With this failure to follow through now ingrained in our system, I suggest an independent source – for instance, the Auditor-General – should conduct a retrospective review of learning from pilot programs in Australian jurisdictions. The review would explore the extent to which intentions to learn from experimentation in pilots and to identify and grow the best of those pilots had been realised. In particular, such an initiative would review the extent to which programs that work well are discovered, learned from and expanded, whilst those that perform less well are improved or defunded.

  • On the completion of this review, governments should commit to an explicit strategy to ensure pilots are well-chosen, evaluated and built on where they are successful.
  •  On the launch of this strategy, the government should commit to a regular Auditor-General review of its progress every two years.
  • Whatever size they are, those delivering services should commit to build their own monitoring and evaluation systems in such a way that they:
    • are built upon the self-accountability of those in the field seeking to continually improve their impact
    • build that self-accountability alongside accountability to an independent, expert critical friend who is ultimately responsible for monitoring and evaluation outputs from which the organisation’s accountability is built.


  1. I think things are actually quite a bit worse than this. Ask yourself, when was the last time some small scale initiative grew to national significance? Perhaps there are more recent examples, but the last one I can think of is Landcare, although its pathway wasn’t really through the system of service delivery so much as the political system. The first local group, in Winjallok, near St Arnaud in Victoria in 1986, and within three years, Bob Hawke had announced the year of Landcare, with the ACF’s Philip Toyne and the NFF’s Rick Farley bringing their very different constituencies behind it.
This entry was posted in Cultural Critique, Economics and public policy, Innovation. Bookmark the permalink.
Notify of

Newest Most Voted
Inline Feedbacks
View all comments
Stephen Bartos
Stephen Bartos
4 years ago

Helpful and interesting.

I think I have commented before, but will again, that an Evaluator General is an idea which could work, and is worth pursuing, only if there is a receptive audience for the evaluations. I don’t think there’s a “build it and they will come” case that such an office will create its own audience – there has to be some inherent demand. Independent offices of accountability need someone who listens; as I’ve written in Public Sector Governance Australia, accountability is not a thing, it is a relationship – someone needs to care about the results being reported on for accountability purposes.
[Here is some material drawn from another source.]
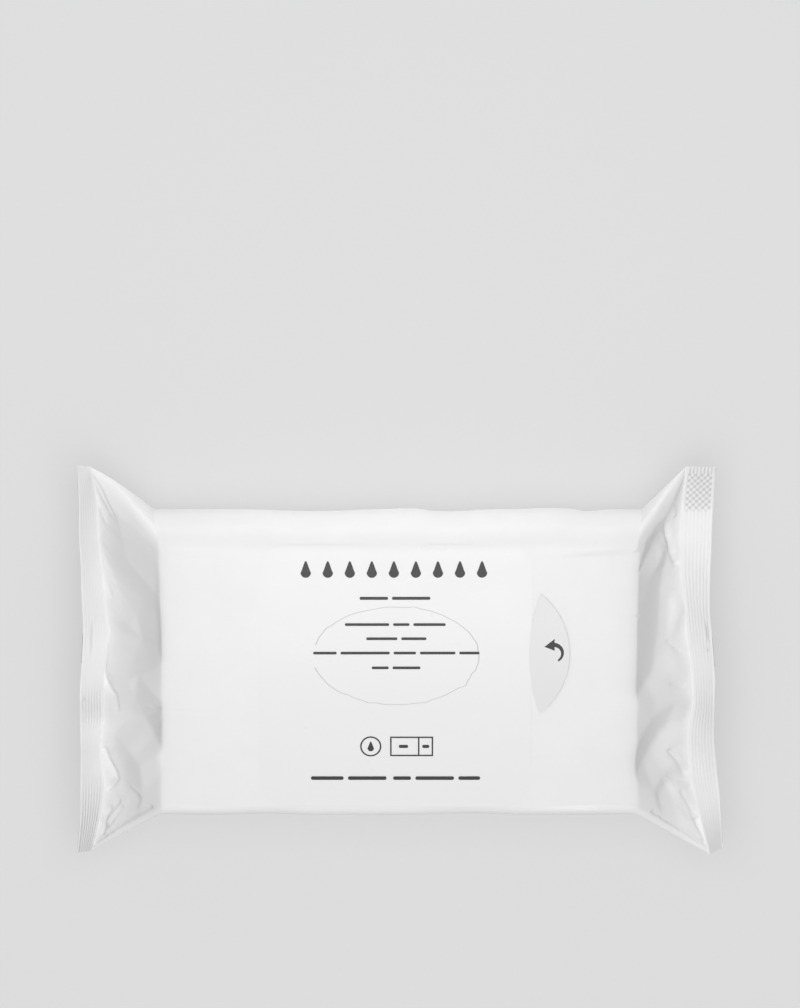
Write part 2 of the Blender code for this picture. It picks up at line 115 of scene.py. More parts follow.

This could be, but need not be, a someone in executive government. For Auditors General the “someone who cares” are the various Public Accounts Committees around the country, without whose support Auditors would make little headway (government agencies which have performed badly or mismanaged funds are rarely supporters of their Auditor). Similarly, my own work as a Parliamentary Budget Officer and that of other PBOs depends on i) parliamentarians wanting to see the costings and reports we write and then making use of the material and ii) parliament and the media providing ongoing support for the institution to continue.

It does seem to me that the most immediately obvious source of an audience for the work of an Evaluator General is one or more parliamentary committees; but having said that, it is an open question whether these days a majority of parliamentarians are interested in the performance of government programs. It is possible that the short-term soundbite culture and the focus on “gotcha” moments has made deeper consideration of outcomes (which is what evaluation delivers) less of an option.

Inside government, there are possibilities for establishing an office like an Evaluator General if there is a desire from the leaders and senior managers of the service to have such an institution. If not, it will die (for recent examples, see shared services initiatives falling apart, or the experiences of Paul Shetler and the Digital Transformation Agency).

So I’d be interested to know if this idea has any groundswell of support from the potential users of evaluations.

The amnesia point is absolutely true; happening more and more often. Worth a separate stand alone discussion.

Jerry Roberts
Jerry Roberts
4 years ago

I think it is a good idea, Nicholas, but in a curious way it draws attention to the single, biggest and most tragic fault of the public service and that is its lack of humanity. The remedy, which I often propose to politicians, is to double the front-line staff at Centrelink.

In the weeks leading up to the 18 May election Labor’s policy was to “review” the New Start payment. “Don’t review it,” I said to our local Labor member, “put it up.”

In the outback we are familiar with promising government programmes that run out of funding a couple of years down the track. The latest directions to the Australian public service from the Prime Minister are a worry. The main job of the public service is to protect the public from politicians.

paul frijters
paul frijters
4 years ago

tricky issues, Nick, which I am now far more aware of than I used to be. I think Stephen is right that the logical client for an evaluator general is the analytical (which can include some of the bottom-up staff) and top level of the civil service (who will not be bottom up) itself. An evaluator general is part of a self-learning organisation and that requires highly educated and motivated people throughout its ranks. The politicisation of the civil service in australia has killed off most of its analytical capacity, its memory, and its ability to self-heal. In Australia, of first-order concern is to bring more brains and confidence to the civil service. That is entirely a political issue. In the Uk, the civil service is under threat though it is still far more independent and self-repairing than the Oz variety which is completely under the kosh now of consultancies and interest groups.

The problem the UK has, particularly England, is that it has a top-down structure where the top and the elites throughout the organisation to the thinking and the rest follows check-lists. That structure is both a strength and a weakness, but its pretty much immutably hierarchical. It wont change, so self-learning has to fit in with a model wherein the vast majority is not supposed to think much for themselves.

The way you envisage self-learning would, I think, work best in small countries in Northern Europe. Scotland is probably your best hope within the Anglo-world of something like this working the way you envisage it.


John R Walker
4 years ago
Reply to  Nicholas Gruen

They speak that way because “ they can’t afford the extra vowels “. Terrible short of brass…

paul frijters
paul frijters
4 years ago
Reply to  Nicholas Gruen

NZ has the brains and the independence of the civil service, but it’s modeled on Whitehall and thus also quite hierarchical. Perhaps that is up for grabs in NZ. Certainly would be good for them, but the central mandarins will resist.